With the passing of four decades, how does the significance of Whitlam’s removal stack up now that key protagonists are no longer with us? Is it the defining moment in Australian politics that many have portrayed it as? After all, 20th century Australian politics had already witnessed a constitutional crisis and ‘dismissal’ – indeed, one that Kelly and Bramston argue with which Kerr was thoroughly familiar. In 1932, the premier of Australia’s most populous state at a time when premiers had more power, was sacked by the NSW Governor. Looking back from the 21st century, was the removal of Jack Lang any less significant than the removal of Whitlam? Were the armed forces put on alert in 1975 as they were in 1932? Arguably, Lang pushed the boundaries harder than any Australian political leader of the 20th century. The divisions of 1916 too, were no less bitter than 1975, and in the long view probably make 1975 pale in comparison. None of this is to downplay the shock and drama of 1975, the rage that has indeed been maintained. For many of those who were witness to the events, the answer is ‘yes’ it was their defining political moment.

As I write this review, the opening salvos of a long election campaign are being fired.
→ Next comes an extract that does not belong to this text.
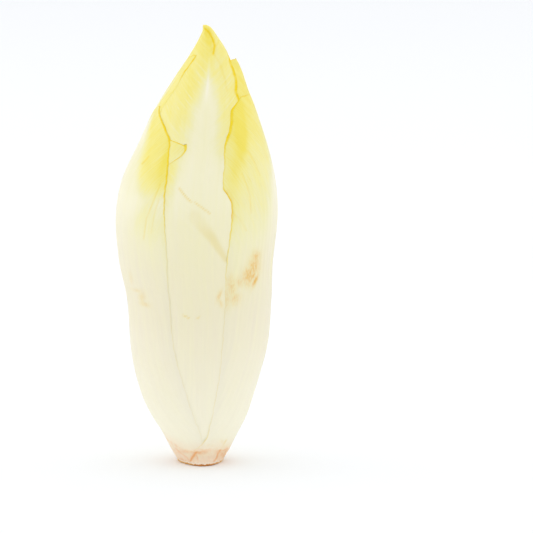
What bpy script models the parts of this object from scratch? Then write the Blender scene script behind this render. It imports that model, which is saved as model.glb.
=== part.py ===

Labor Senator Stephen Conroy (now retired), in response to the proroguing of parliament to allow a double dissolution election, thundered that:

… what we’ve had today is the ghost of 1975 revisited upon us. The long, dead arm of Sir John Kerr crawl out of his grave … to participate in a travesty of democracy in this country… This is an absolute affront. We’ve seen today a governor-general overturn the will of this chamber, a democratically elected chamber. If the Queen had been asked to interfere in the British parliament in this way, there is no way on this earth this would have happened.

Whitlam, Kerr and Fraser are no longer with us, but clearly the passions aroused by 1975 still are.

About the reviewer

Dr. Rowan Day teaches history and politics in the School of Humanities and Communication Arts at Western Sydney University. His research interests include Australian social, political and economic history, and contemporary international relations. His most recent publication is Murder in Tottenham: Australia’s first political assassination published by Anchor Books, Australia in 2015.